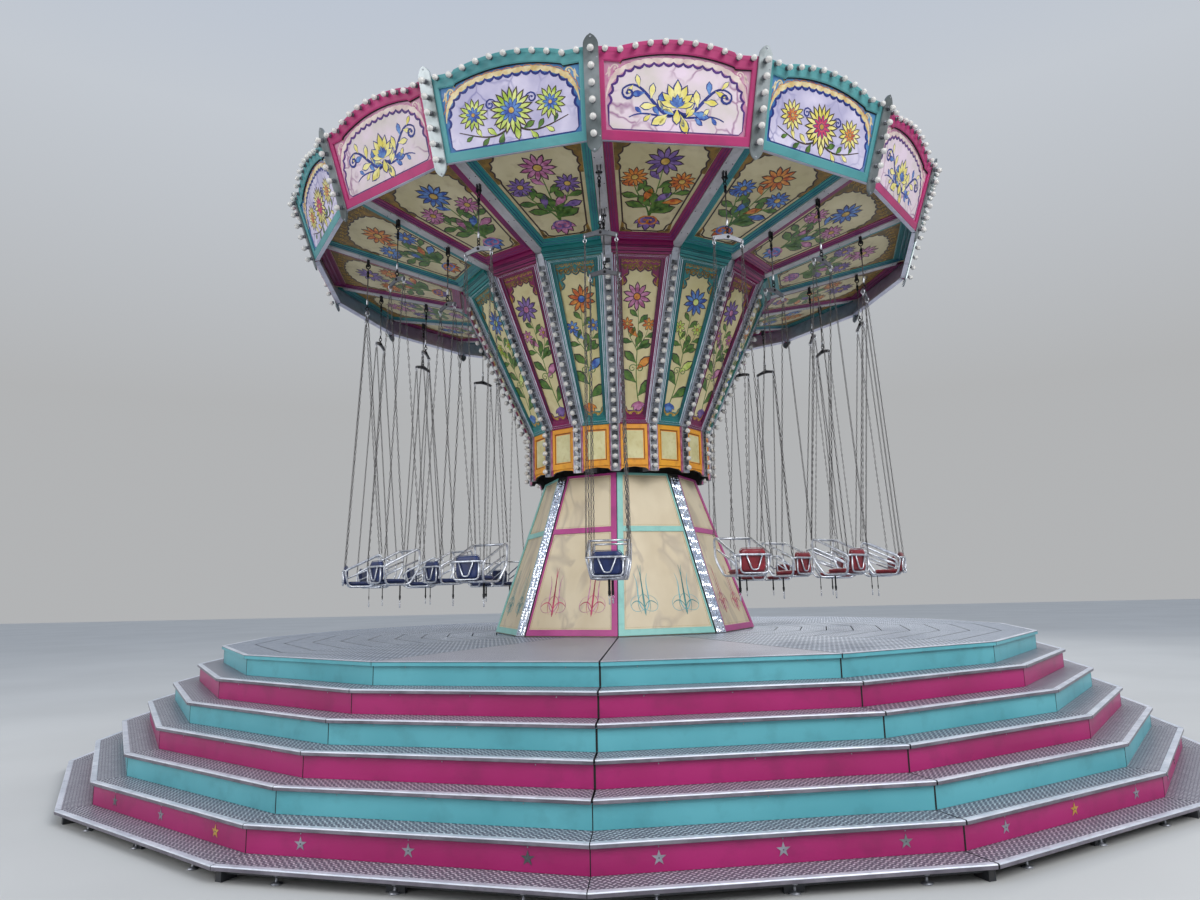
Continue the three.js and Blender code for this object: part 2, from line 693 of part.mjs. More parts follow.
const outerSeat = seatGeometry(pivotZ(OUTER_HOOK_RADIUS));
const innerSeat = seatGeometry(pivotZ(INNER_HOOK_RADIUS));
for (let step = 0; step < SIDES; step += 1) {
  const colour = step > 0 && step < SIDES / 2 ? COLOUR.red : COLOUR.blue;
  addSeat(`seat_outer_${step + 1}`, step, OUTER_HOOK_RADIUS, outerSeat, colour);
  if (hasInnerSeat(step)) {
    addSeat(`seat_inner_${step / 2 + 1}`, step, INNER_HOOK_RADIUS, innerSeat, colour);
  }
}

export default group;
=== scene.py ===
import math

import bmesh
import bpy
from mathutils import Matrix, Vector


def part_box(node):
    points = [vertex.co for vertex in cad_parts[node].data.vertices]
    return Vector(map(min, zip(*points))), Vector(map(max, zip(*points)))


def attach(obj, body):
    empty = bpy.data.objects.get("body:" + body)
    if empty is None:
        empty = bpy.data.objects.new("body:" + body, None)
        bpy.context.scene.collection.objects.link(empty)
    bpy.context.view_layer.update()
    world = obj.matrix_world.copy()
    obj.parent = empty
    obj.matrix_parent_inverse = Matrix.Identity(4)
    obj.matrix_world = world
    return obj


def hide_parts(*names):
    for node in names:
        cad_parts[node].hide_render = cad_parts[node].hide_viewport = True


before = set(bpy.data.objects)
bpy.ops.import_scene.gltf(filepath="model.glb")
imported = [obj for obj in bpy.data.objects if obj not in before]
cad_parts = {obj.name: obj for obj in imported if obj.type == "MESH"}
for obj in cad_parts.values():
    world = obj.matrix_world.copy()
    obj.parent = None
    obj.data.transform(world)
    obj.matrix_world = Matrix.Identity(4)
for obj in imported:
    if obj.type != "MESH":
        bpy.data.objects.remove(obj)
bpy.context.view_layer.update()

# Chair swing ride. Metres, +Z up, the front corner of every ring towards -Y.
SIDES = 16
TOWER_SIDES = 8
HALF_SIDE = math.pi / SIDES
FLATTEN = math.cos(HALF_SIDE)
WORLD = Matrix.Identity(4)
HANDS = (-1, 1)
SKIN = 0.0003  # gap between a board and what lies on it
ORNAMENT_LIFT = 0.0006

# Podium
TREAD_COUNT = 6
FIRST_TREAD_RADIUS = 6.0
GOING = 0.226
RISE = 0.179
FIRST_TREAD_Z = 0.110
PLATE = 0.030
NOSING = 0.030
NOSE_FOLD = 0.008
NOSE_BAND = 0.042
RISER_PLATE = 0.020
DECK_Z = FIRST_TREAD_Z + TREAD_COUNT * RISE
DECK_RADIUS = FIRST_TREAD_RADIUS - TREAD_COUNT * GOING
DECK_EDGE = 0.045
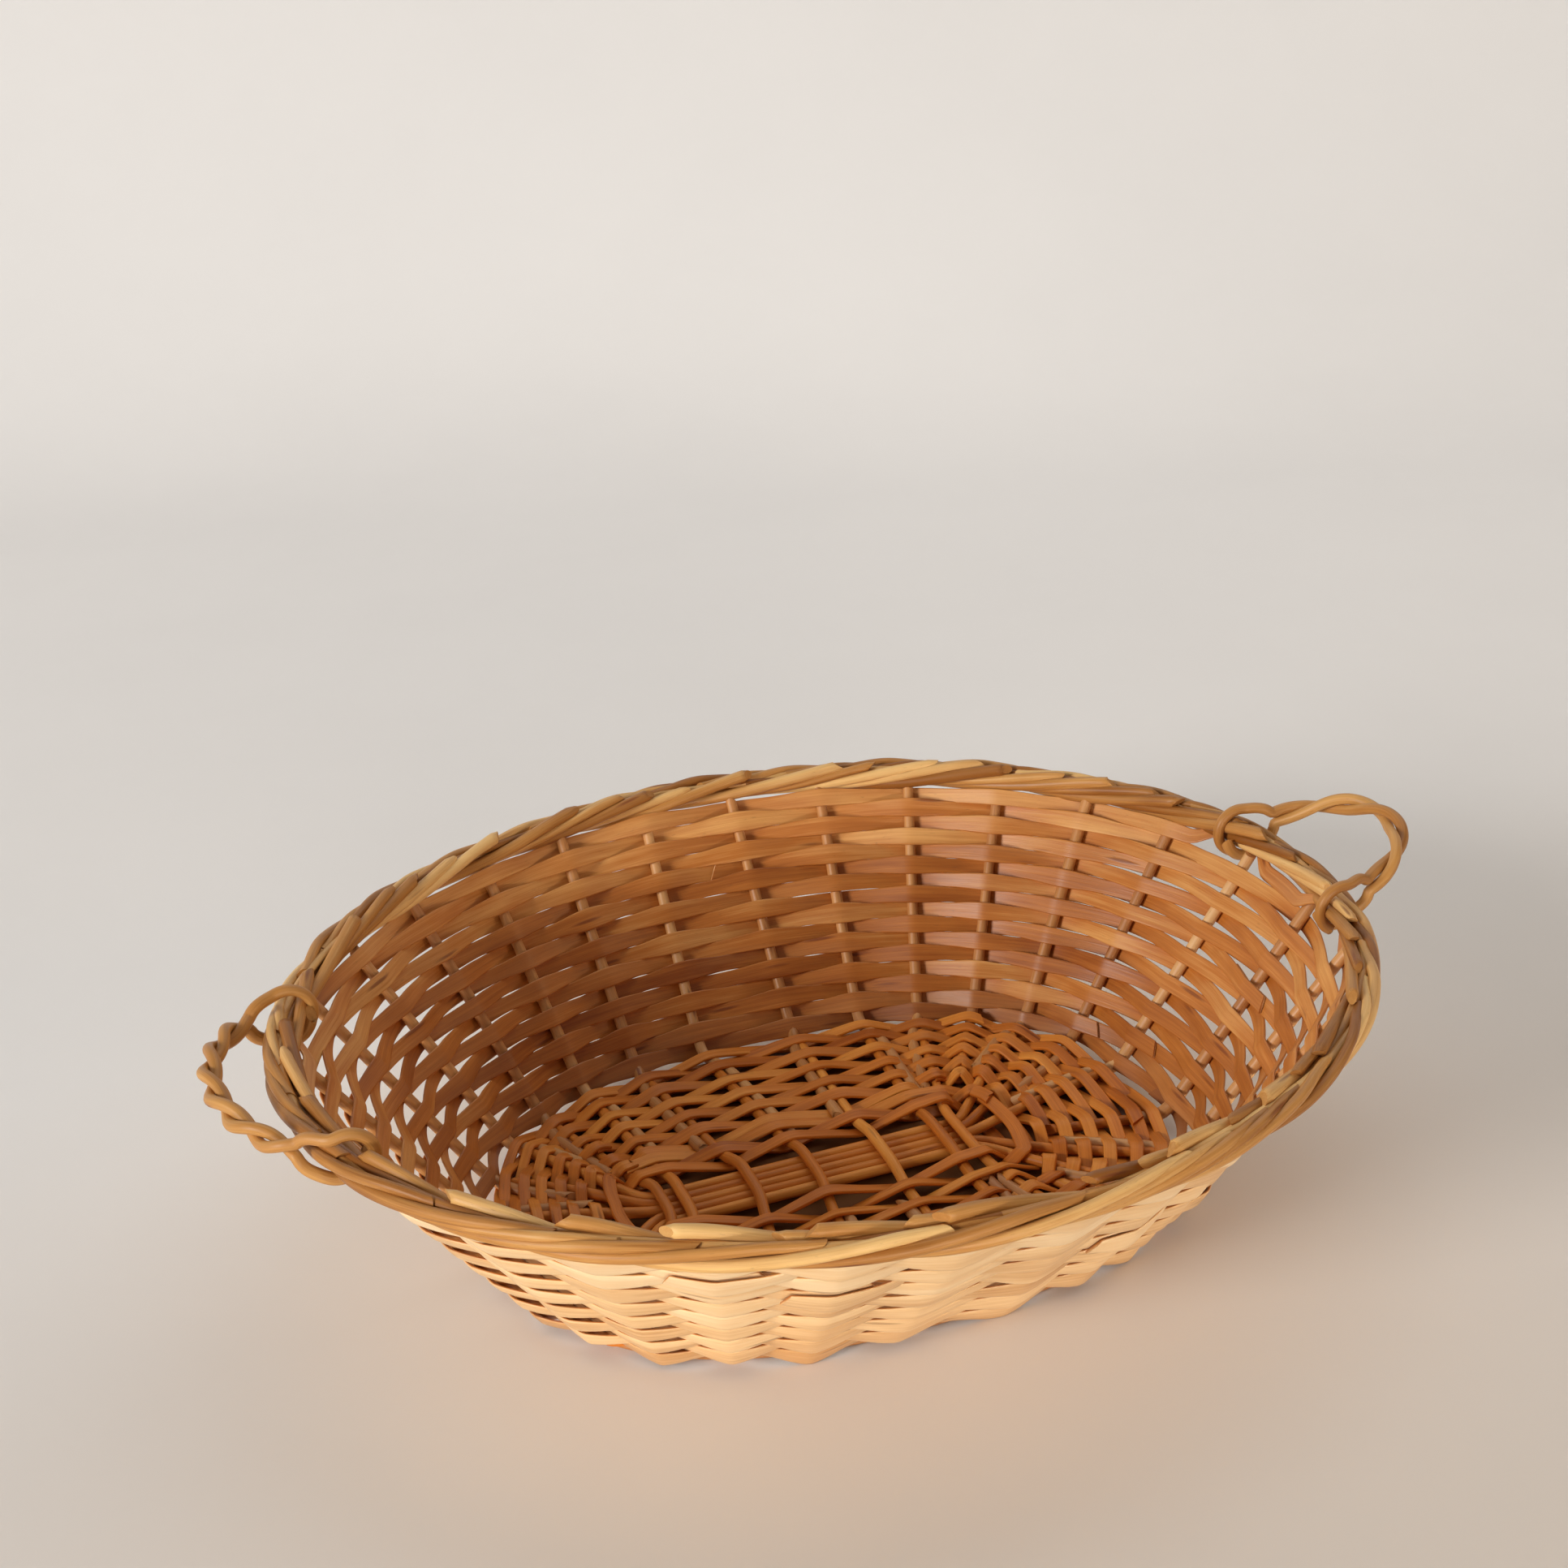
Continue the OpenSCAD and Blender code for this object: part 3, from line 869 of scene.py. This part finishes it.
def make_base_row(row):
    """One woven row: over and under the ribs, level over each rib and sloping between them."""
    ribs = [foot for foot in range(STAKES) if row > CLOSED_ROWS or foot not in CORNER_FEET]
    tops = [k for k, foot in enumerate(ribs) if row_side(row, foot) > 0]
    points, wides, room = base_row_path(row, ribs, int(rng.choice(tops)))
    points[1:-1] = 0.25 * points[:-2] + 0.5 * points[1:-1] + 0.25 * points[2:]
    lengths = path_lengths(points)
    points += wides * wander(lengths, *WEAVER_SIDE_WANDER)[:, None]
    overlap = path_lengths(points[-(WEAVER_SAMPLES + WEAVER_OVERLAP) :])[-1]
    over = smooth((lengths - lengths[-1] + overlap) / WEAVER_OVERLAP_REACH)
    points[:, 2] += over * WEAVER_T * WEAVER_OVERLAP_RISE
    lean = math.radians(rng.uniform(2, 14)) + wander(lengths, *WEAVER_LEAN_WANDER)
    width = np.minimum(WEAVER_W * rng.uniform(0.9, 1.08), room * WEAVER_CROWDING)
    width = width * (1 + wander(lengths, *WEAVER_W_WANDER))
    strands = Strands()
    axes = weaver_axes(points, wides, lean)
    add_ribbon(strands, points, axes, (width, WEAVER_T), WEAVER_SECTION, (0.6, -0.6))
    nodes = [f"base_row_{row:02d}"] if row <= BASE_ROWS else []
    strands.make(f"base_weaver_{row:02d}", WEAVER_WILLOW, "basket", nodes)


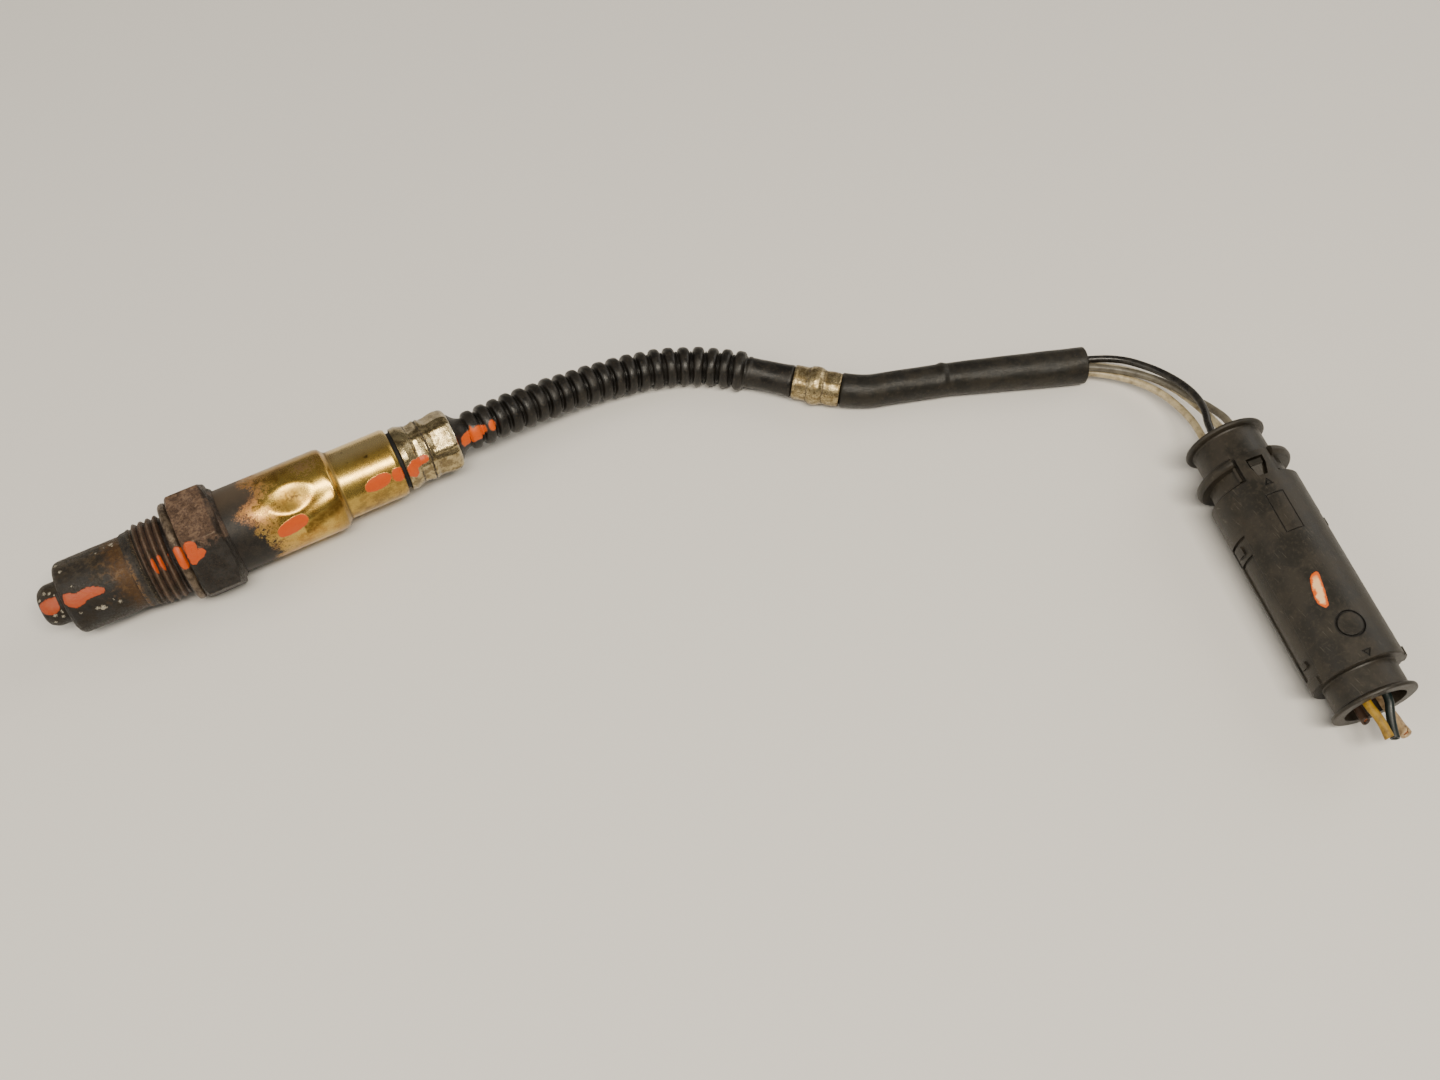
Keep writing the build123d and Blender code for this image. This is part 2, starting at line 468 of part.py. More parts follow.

-*-

**Given problem:** Quote the preceding listing precisely and completely, omitting its images.

**Reply to the task:**
Continue the three.js and Blender code for this object: part 2, from line 693 of part.mjs. More parts follow.
const outerSeat = seatGeometry(pivotZ(OUTER_HOOK_RADIUS));
const innerSeat = seatGeometry(pivotZ(INNER_HOOK_RADIUS));
for (let step = 0; step < SIDES; step += 1) {
  const colour = step > 0 && step < SIDES / 2 ? COLOUR.red : COLOUR.blue;
  addSeat(`seat_outer_${step + 1}`, step, OUTER_HOOK_RADIUS, outerSeat, colour);
  if (hasInnerSeat(step)) {
    addSeat(`seat_inner_${step / 2 + 1}`, step, INNER_HOOK_RADIUS, innerSeat, colour);
  }
}

export default group;
=== scene.py ===
import math

import bmesh
import bpy
from mathutils import Matrix, Vector


def part_box(node):
    points = [vertex.co for vertex in cad_parts[node].data.vertices]
    return Vector(map(min, zip(*points))), Vector(map(max, zip(*points)))


def attach(obj, body):
    empty = bpy.data.objects.get("body:" + body)
    if empty is None:
        empty = bpy.data.objects.new("body:" + body, None)
        bpy.context.scene.collection.objects.link(empty)
    bpy.context.view_layer.update()
    world = obj.matrix_world.copy()
    obj.parent = empty
    obj.matrix_parent_inverse = Matrix.Identity(4)
    obj.matrix_world = world
    return obj


def hide_parts(*names):
    for node in names:
        cad_parts[node].hide_render = cad_parts[node].hide_viewport = True


before = set(bpy.data.objects)
bpy.ops.import_scene.gltf(filepath="model.glb")
imported = [obj for obj in bpy.data.objects if obj not in before]
cad_parts = {obj.name: obj for obj in imported if obj.type == "MESH"}
for obj in cad_parts.values():
    world = obj.matrix_world.copy()
    obj.parent = None
    obj.data.transform(world)
    obj.matrix_world = Matrix.Identity(4)
for obj in imported:
    if obj.type != "MESH":
        bpy.data.objects.remove(obj)
bpy.context.view_layer.update()

# Chair swing ride. Metres, +Z up, the front corner of every ring towards -Y.
SIDES = 16
TOWER_SIDES = 8
HALF_SIDE = math.pi / SIDES
FLATTEN = math.cos(HALF_SIDE)
WORLD = Matrix.Identity(4)
HANDS = (-1, 1)
SKIN = 0.0003  # gap between a board and what lies on it
ORNAMENT_LIFT = 0.0006

# Podium
TREAD_COUNT = 6
FIRST_TREAD_RADIUS = 6.0
GOING = 0.226
RISE = 0.179
FIRST_TREAD_Z = 0.110
PLATE = 0.030
NOSING = 0.030
NOSE_FOLD = 0.008
NOSE_BAND = 0.042
RISER_PLATE = 0.020
DECK_Z = FIRST_TREAD_Z + TREAD_COUNT * RISE
DECK_RADIUS = FIRST_TREAD_RADIUS - TREAD_COUNT * GOING
DECK_EDGE = 0.045
Continue the OpenSCAD and Blender code for this object: part 3, from line 869 of scene.py. This part finishes it.
def make_base_row(row):
    """One woven row: over and under the ribs, level over each rib and sloping between them."""
    ribs = [foot for foot in range(STAKES) if row > CLOSED_ROWS or foot not in CORNER_FEET]
    tops = [k for k, foot in enumerate(ribs) if row_side(row, foot) > 0]
    points, wides, room = base_row_path(row, ribs, int(rng.choice(tops)))
    points[1:-1] = 0.25 * points[:-2] + 0.5 * points[1:-1] + 0.25 * points[2:]
    lengths = path_lengths(points)
    points += wides * wander(lengths, *WEAVER_SIDE_WANDER)[:, None]
    overlap = path_lengths(points[-(WEAVER_SAMPLES + WEAVER_OVERLAP) :])[-1]
    over = smooth((lengths - lengths[-1] + overlap) / WEAVER_OVERLAP_REACH)
    points[:, 2] += over * WEAVER_T * WEAVER_OVERLAP_RISE
    lean = math.radians(rng.uniform(2, 14)) + wander(lengths, *WEAVER_LEAN_WANDER)
    width = np.minimum(WEAVER_W * rng.uniform(0.9, 1.08), room * WEAVER_CROWDING)
    width = width * (1 + wander(lengths, *WEAVER_W_WANDER))
    strands = Strands()
    axes = weaver_axes(points, wides, lean)
    add_ribbon(strands, points, axes, (width, WEAVER_T), WEAVER_SECTION, (0.6, -0.6))
    nodes = [f"base_row_{row:02d}"] if row <= BASE_ROWS else []
    strands.make(f"base_weaver_{row:02d}", WEAVER_WILLOW, "basket", nodes)


Keep writing the build123d and Blender code for this image. This is part 2, starting at line 468 of part.py. More parts follow.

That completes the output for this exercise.